A German-based business information agency says Western Europe will face a fresh wave of bankruptcies this year, with insolvencies in Germany likely to reach record levels.

https://p.dw.com/p/LsZQ
Scrabble tiles arranged to read 'insolvency' in German
Experts say the writing's on the wall for a swift recoveryImage: picture-alliance / ZB

The business information and credit collection association Creditreform said that some 210,000 firms are expected to become insolvent in Western Europe during the current year.

The German-based association announced in Dusseldorf on Wednesday that 2009 saw a 22 percent increase in the number of bankruptcies in the region, with about 185,000 firms making a beeline for the bankruptcy judge.

Insolvencies almost doubled last year in Spain and Ireland, Creditreform said. Germany got off relatively lightly with some 34,300 businesses becoming insolvent - but even that was a 16 percent rise over the previous year.

Creditreform board member Helmut Roedl warned that the number of German firms filing for bankruptcy could shoot up to 40,000 this year, exceeding the 2003 peak when approximately 39,500 failed businesses were registered.

"There is currently no silver lining on the horizon," Roedl said, adding that the funding situation was precarious and that raising capital remained a difficult proposition for many small-to-medium sized enterprises.

Scars yet to heal

The economic crisis had left deep scars in the balance sheets of many companies, Roedl said.

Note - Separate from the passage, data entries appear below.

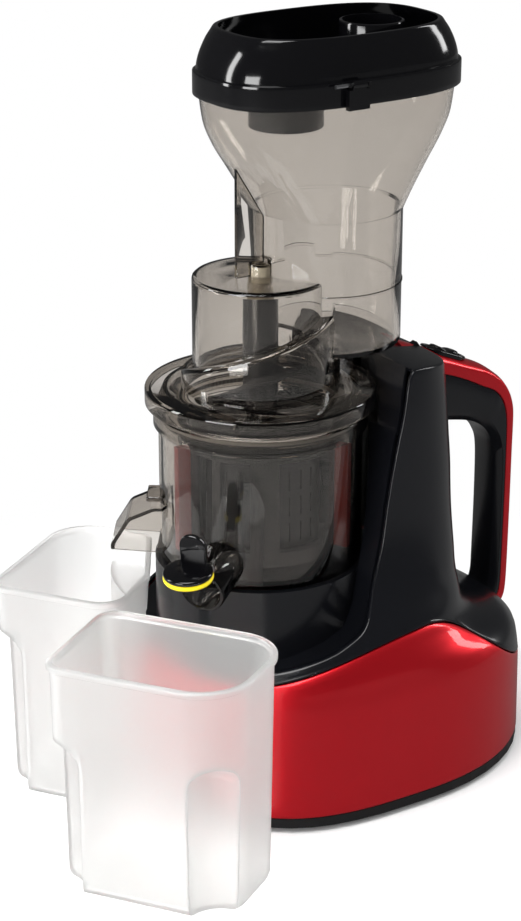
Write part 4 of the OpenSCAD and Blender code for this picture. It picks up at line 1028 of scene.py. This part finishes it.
# %% Cap
DISC_Z = 5.2            # underside of the black disc, over the hinge


def at_disc(points):
    """Points about the disc's middle, which lies HINGE_UP in front of the hinge."""
    return at_cap(points - [0, HINGE_UP, 0])


lid = bar_along([[13.2, DISC_Z], [14.0, DISC_Z + 0.3], [14.2, DISC_Z + 0.9], [14.2, DISC_Z + 1.8],
                 [13.7, DISC_Z + 2.5], [12.8, DISC_Z + 2.8]], at_disc, 96)
barrel = bar_along([[2.4, -4.9], [2.6, -4.6], [2.6, 4.6], [2.4, 4.9]], on_its_side(at_cap), 40)
arm = brick(-4.9, 4.9, -3, 0, 2, 7.2, at_cap)
root = brick(-4.9, 4.9, -6, -1, DISC_Z, DISC_Z + 2.8, at_cap)
stem = brick(-8, 8, -9, -6, 7, 18, at_cap, 0.7)
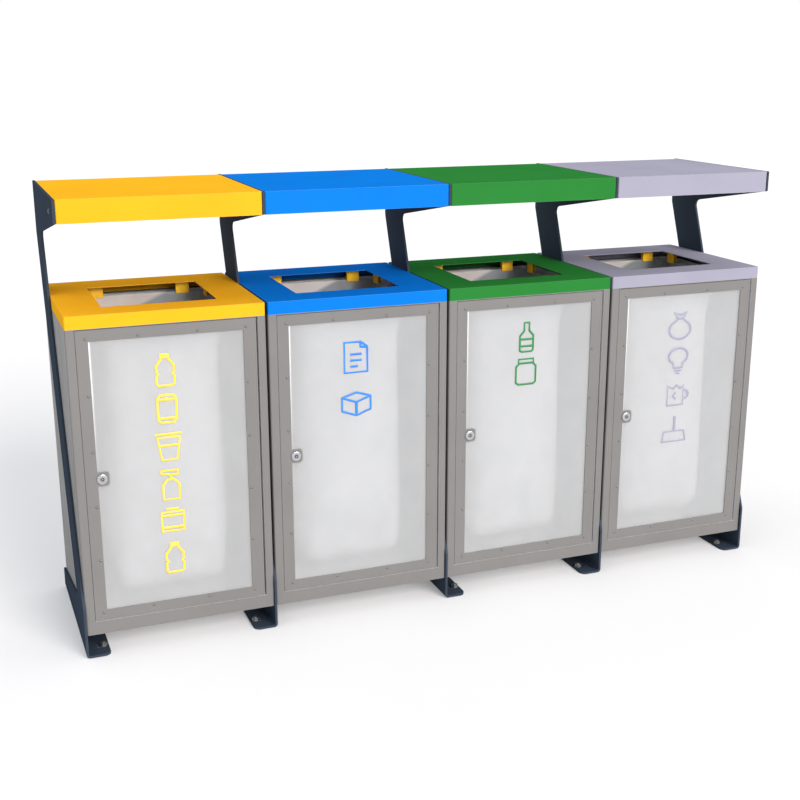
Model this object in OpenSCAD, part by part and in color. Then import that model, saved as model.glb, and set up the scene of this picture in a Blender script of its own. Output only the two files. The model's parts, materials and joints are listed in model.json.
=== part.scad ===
// Outdoor waste sorting station: a row of four bins on shared sheet-steel supports.
// Each bin has a fixed casing, a hinged and locked front door with a clear window,
// a coloured lid with a throw-in opening, a bag hung from a ring, and a small roof.
// The origin is on the ground under the middle of the row. +X runs along the row,
// the doors face -Y, and +Z is up. All sizes are in millimetres.

/* [Row] */
// Distance between the centres of neighbouring supports
pitch = 500; // [480:2:520]
// Height of the roofs' top above the ground
top_z = 1172; // [1160:1:1200]
// Depth of the supports
support_depth = 482; // [470:2:500]

/* [Supports] */
// Thickness of the support plates
plate_t = 6; // [5:0.5:8]
// Lean of the strip that carries the roofs, in degrees from upright
strip_lean = 21.2; // [19:0.1:23]
// Width of the leaning strip, measured level
strip_w = 132; // [120:1:140]
// Height of the upright front edge of the foot
foot_front_h = 135; // [125:1:145]
// Height of the rear end of the foot
foot_rear_h = 60; // [50:1:70]
// Distance from the plate's middle to the edge of its floor flange
flange_reach = 60; // [56:1:66]

/* [Casing] */
// Height of the casing's underside above the ground
casing_z = 61; // [55:1:70]
// Height of the casing's top
casing_top_z = 861; // [850:1:870]
// Depth of the casing and of the lid
casing_depth = 469; // [455:1:474]
// Thickness of the casing and door sheet
sheet_t = 2; // [1.5:0.5:2.5]
// Height of the rail under the door
rail_h = 35; // [30:1:40]
// Width of the front edge strip on the lock side
stile_lock_w = 22.7; // [20:0.1:24]
// Width of the front edge strip on the hinge side
stile_hinge_w = 20.3; // [18:0.1:20.5]

/* [Door] */
// Width of the door's frame on the lock side
frame_lock_w = 30; // [28:1:32]
// Width of the door's frame on the hinge side
frame_hinge_w = 33; // [30:1:35]
// Width of the door's frame at the top and bottom
frame_rail_w = 28.5; // [26:0.5:32]
// Depth of the door's folded edges
door_depth = 18; // [16:1:20]
// Thickness of the clear window
window_t = 4; // [3:0.5:5]
// Height of the lock above the ground
lock_z = 478; // [440:1:520]

/* [Lid and roof] */
// Height of the lid's skirt
lid_h = 33; // [28:1:38]
// Width of the throw-in opening
opening_w = 290; // [260:2:300]
// Depth of the throw-in opening
opening_d = 274; // [250:2:284]
// Distance from the lid's front to the middle of the throw-in opening
opening_set_back = 227; // [224:1:236]
// Depth of the roof
roof_depth = 466; // [450:1:480]
// Height of the roof's skirt
roof_h = 57.4; // [50:0.1:64]

/* [Bag] */
// Height of the bag's bottom above the ground
bag_bottom_z = 116; // [100:1:160]
// Half the width inside the bag ring
ring_half_w = 172; // [165:1:176]
// Half the depth inside the bag ring
ring_half_d = 175; // [168:1:180]

/* [Hidden] */
FRACTIONS = ["plastic", "paper", "glass", "mixed"];
PIECES = ["casing", "lid", "roof", "door_frame", "window", "window_screws", "lock_body",
    "lock_plug", "lock_cam", "hinge_pins", "bag_ring", "bag_clips", "bag"];
SUPPORTS = ["support_1", "support_2", "support_3", "support_4", "support_5"];
$fn = 48;

// Colours of the four waste fractions, in the order of FRACTIONS
FRACTION_COLORS = [[0.98, 0.76, 0.12], [0.05, 0.52, 0.93], [0.17, 0.53, 0.22], [0.70, 0.69, 0.77]];
STEEL_GREY = [0.60, 0.58, 0.56];
ANTHRACITE = [0.17, 0.20, 0.25];
CHROME = [0.80, 0.81, 0.83];
BOLT_STEEL = [0.66, 0.67, 0.68];
CLIP_YELLOW = [0.96, 0.75, 0.08];

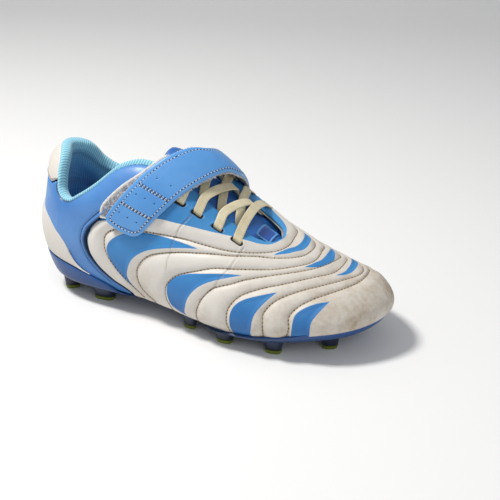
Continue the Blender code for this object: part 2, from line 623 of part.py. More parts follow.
def cut_eyelets(target_names):
    """Slots for the lace, long along the throat edge."""
    for n, k in enumerate(EYELET_ROWS):
        for side, p in (("outer", k), ("inner", STATIONS - k)):
            centre, up = skin(p, EYELET_T, -1.0), Vector(outward(p, EYELET_T))
            along = Vector(on_last(p + .01, EYELET_T) - on_last(p - .01, EYELET_T)).normalized()
            turn = Matrix((along, up.cross(along), up)).transposed().to_4x4()
            bm = bmesh.new()
            bmesh.ops.create_cube(bm, size=MM, matrix=Matrix.Diagonal((EYELET_LENGTH, EYELET_WIDTH, 6, 1)))
            slot = new_object(f"eyelet_{side}_{n}", bm, WHITE, CUTTERS)
            slot.matrix_world = Matrix.Translation(Vector(to_world(centre))) @ turn
            slot.hide_render = True
            slot.display_type = "WIRE"
            for name in target_names:
                cut = bpy.data.objects[name].modifiers.new(f"eyelet_{side}_{n}", "BOOLEAN")
                cut.operation = "DIFFERENCE"
                cut.object = slot


# ---- strap: anchor, band, tab, backing, hook pad and loop pad
STRAP = 1.5
STRAP_REAR = [(3.12, .60, 4.4), (3.25, .665, 4.4), (3.45, .74, 4.5), (3.68, .82, 4.8), (3.9, .885, 5.6),
              (4.15, .95, 7.6), (15.6, .99, 9.2), (15.5, .93, 9.0), (15.5, .86, 7.4), (15.5, .78, 4.8),
              (15.5, .70, 2.6), (15.5, .60, 2.0), (15.5, .50, 1.9)]
STRAP_FRONT = [(3.98, .535, 4.4), (4.15, .61, 4.4), (4.35, .69, 4.5), (4.56, .782, 4.8), (4.75, .86, 6.2),
               (4.95, .94, 9.0), (14.9, .99, 10.6), (14.7, .93, 10.0), (14.65, .86, 8.0), (14.6, .78, 5.2),
               (14.6, .70, 2.8), (14.6, .60, 2.0), (14.6, .50, 1.9)]
STEPS_PER_SPAN = 3
TAB_END = 8                            # step along the strap where the tab's joint is
BAND_END = 30                          # step where the band leaves its sewn anchor


def strap_edges():
    rear = smooth_route([skin(p, t, d) for p, t, d in STRAP_REAR], STEPS_PER_SPAN)
    front = smooth_route([skin(p, t, d) for p, t, d in STRAP_FRONT], STEPS_PER_SPAN)
    return rear, front


def strap_grid(first, last, start=0.0, end=1.0, sink=0.0):
    """Rows along the strap between two steps, seven of them from its front edge back, facing outward."""
    rear, front = strap_edges()
    rows = []
    across = front - rear
    along = np.gradient((rear + front) / 2, axis=0)
    up = np.cross(across, along)
    up /= np.linalg.norm(up, axis=1, keepdims=True)
    for share in np.linspace(end, start, 7):
        crown = .8 * math.sin(math.pi * share)
        rows.append((rear + across * share + up * (crown + sink))[first:last + 1])
    return np.array(rows)


def trimmed(points, cut_start, cut_end):
    """The strap's rows shortened at each end by a length, for the gap at a joint."""
    out = points.copy()
    for end, step, cut in ((0, 1, cut_start), (-1, -2, cut_end)):
        way = points[:, step] - points[:, end]
        out[:, end] += way / np.linalg.norm(way, axis=1, keepdims=True) * cut
    return out


def make_strap():
    tab = round_corners(trimmed(strap_grid(0, TAB_END), 0, GAP / 2))
    sheet("strap_tab", tab, STRAP, BLUE)
    sheet("strap_band", trimmed(strap_grid(TAB_END, BAND_END), GAP / 2, GAP / 2), STRAP, BLUE)
    sheet("strap_anchor", trimmed(strap_grid(BAND_END, 36), GAP / 2, 0), STRAP, BLUE)
    hook = trimmed(strap_grid(0, TAB_END, .08, .92, -STRAP - GAP), 1.5, 1.0)
    sheet("hook_pad", hook, .9, PILE)
    back = trimmed(strap_grid(TAB_END, BAND_END - 2, .04, .96, -STRAP - GAP), 1.0, 0)
    sheet("strap_backing", back, .8, PILE)
    rear = smooth_route([(2.98, .625, 0), (3.12, .70, 0), (3.41, .775, 0), (3.62, .835, 0)], 3)
    front = smooth_route([(3.72, .56, 0), (3.95, .64, 0), (4.22, .74, 0), (4.32, .80, 0)], 3)
    share = np.linspace(1, 0, 7)[:, None, None]
    where = rear * (1 - share) + front * share
    sheet("loop_pad", skin(where[..., 0], where[..., 1], np.full(where.shape[:2], GAP + .9)), .9, PILE)


def round_corners(tab):
    """Pulls the two corners of the strap's free end back to a curve."""
    out = tab.copy()
    for i in range(len(tab)):
        side = abs(2 * i / (len(tab) - 1) - 1)
        for step in range(4):
            out[i, step] += (tab[i, 4] - tab[i, 0]) * .5 * side ** 4 * (1 - step / 4)
    return out


# ---- joints: each moving piece keeps its origin on its axis
HINGE_RISE = 1.0                       # the strap's fold lines lie this far above its face


def place_origin(names, point):
    """Moves the origin of some pieces to a point, leaving their shape where it is."""
    there = Vector(to_world(point))
    for name in names:
        obj = bpy.data.objects[name]
        obj.data.transform(Matrix.Translation(-there))
        obj.location = there


def place_joints():
    band_fold = strap_grid(BAND_END, BAND_END, sink=HINGE_RISE)[:, 0]
    tab_fold = strap_grid(TAB_END, TAB_END, sink=HINGE_RISE)[:, 0]
    place_origin(("strap_band", "strap_backing"), (band_fold[0] + band_fold[-1]) / 2)
    place_origin(("strap_tab", "hook_pad"), (tab_fold[0] + tab_fold[-1]) / 2)
    tongue_root = skin(TONGUE_EDGE[-1][0], 1.0, TONGUE_TOP)
    place_origin(("tongue_shell", "tongue_foam", "tongue_lining", "tongue_patch"), tongue_root)


make_vamp()
make_quarter("quarter_outer", -1)
make_quarter("quarter_inner", 1)
make_heel_pieces()
make_vamp_layers()
make_collar()
make_footbed()
make_plate()
make_tongue()
make_lace()
cut_eyelets(("vamp", "throat_facing"))
make_strap()
place_joints()
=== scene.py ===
import math

import bpy
import numpy as np
from mathutils import Matrix, Vector
from mathutils.kdtree import KDTree


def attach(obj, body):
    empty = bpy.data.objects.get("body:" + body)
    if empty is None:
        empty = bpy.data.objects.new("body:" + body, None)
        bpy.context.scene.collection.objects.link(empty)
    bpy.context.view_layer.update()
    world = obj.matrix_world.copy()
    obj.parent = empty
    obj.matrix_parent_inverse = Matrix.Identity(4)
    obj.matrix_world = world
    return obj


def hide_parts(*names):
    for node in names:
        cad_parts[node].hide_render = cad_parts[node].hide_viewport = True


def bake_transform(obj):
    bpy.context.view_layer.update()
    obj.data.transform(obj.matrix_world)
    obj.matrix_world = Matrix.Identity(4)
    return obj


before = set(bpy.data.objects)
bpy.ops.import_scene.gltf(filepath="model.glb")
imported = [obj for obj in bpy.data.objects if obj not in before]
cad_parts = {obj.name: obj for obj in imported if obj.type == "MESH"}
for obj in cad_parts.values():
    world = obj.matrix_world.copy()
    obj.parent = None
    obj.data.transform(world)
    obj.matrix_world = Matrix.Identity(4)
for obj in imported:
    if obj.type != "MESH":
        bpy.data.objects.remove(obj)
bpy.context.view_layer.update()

# ---------------------------------------------------------------- studio
# A pale seamless floor that turns up into a backdrop, a broad soft lamp high at the heel side, a large
# weak one in front and pale surroundings.  The camera stands at the outer side, a little towards the heel.
MM = 0.001
CENTRE = np.array((114.02, -0.11, 0.0))      # the cleat's middle on the ground, in millimetres


def to_frame(points):
    return (np.asarray(points, float) - CENTRE) * MM


def new_mesh(name, verts, faces, material, smooth_to=40):
    mesh = bpy.data.meshes.new(name)
    mesh.from_pydata(np.asarray(verts, float).tolist(), [], faces)
    mesh.validate()
    mesh.shade_smooth()
    mesh.set_sharp_from_angle(angle=math.radians(smooth_to))
    if material:
        mesh.materials.append(material)
    obj = bpy.data.objects.new(name, mesh)
    bpy.context.scene.collection.objects.link(obj)
    return obj


def node(tree, kind, inputs=None, **settings):
    """A shader node with its settings, and its inputs given as values or as other nodes' outputs."""
    made = tree.nodes.new("ShaderNode" + kind)
    for key, value in settings.items():
        setattr(made, key, value)
    for key, value in (inputs or {}).items():
        if isinstance(value, bpy.types.NodeSocket):
            tree.links.new(value, made.inputs[key])
        else:
            made.inputs[key].default_value = value
    return made


def noise(tree, at, scale, detail=2.0, roughness=0.5):
    """Uneven grey patches over the surface, as a number from 0 to 1."""
    values = {"Vector": at, "Scale": scale, "Detail": detail, "Roughness": roughness}
    return node(tree, "TexNoise", values).outputs["Fac"]


def ranged(tree, value, low, high, a=0.0, b=1.0):
    """A number moved from low..high to a..b, and held within it."""
    return node(tree, "MapRange", {0: value, 1: low, 2: high, 3: a, 4: b}).outputs[0]


def new_finish(name, roughness=0.5, **sockets):
    finish = bpy.data.materials.new(name)
    finish.use_nodes = True
    shader = finish.node_tree.nodes["Principled BSDF"]
    shader.inputs["Roughness"].default_value = roughness
    for key, value in sockets.items():
        shader.inputs[key.replace("_", " ")].default_value = value
    return finish, finish.node_tree, shader


def srgb(r, g, b):
    return tuple(((c / 255 + 0.055) / 1.055) ** 2.4 if c > 10 else c / 3294 for c in (r, g, b)) + (1.0,)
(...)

Moreover, a fall in earnings meant that companies have not managed to build capital reserves. The ever-rising number of bad debts was further worsening the situation.

Should the gloomy forecast for Germany prove correct, it would mark a reversal in fortunes, as German companies have so far coped with the economic downturn much better than their European counterparts.

Creditreform said economic growth forecasts indicated any German upswing would be too small to prevent a spike in insolvencies.

Optimistic growth forecast

The German government said in a recent report that Europe's largest economy would expand more than expected in 2010 at 1.4 percent of gross domestic product (GDP).

Berlin had previously forecast a 1.2 percent expansion, with exports driving growth.

However, the report by the Economics and Technology Ministry said that recovery from the country's deepest recession since World War Two was still fragile. It also warned that the jobless rate was likely to rise from 8.2 percent last year to 8.9 percent in 2010.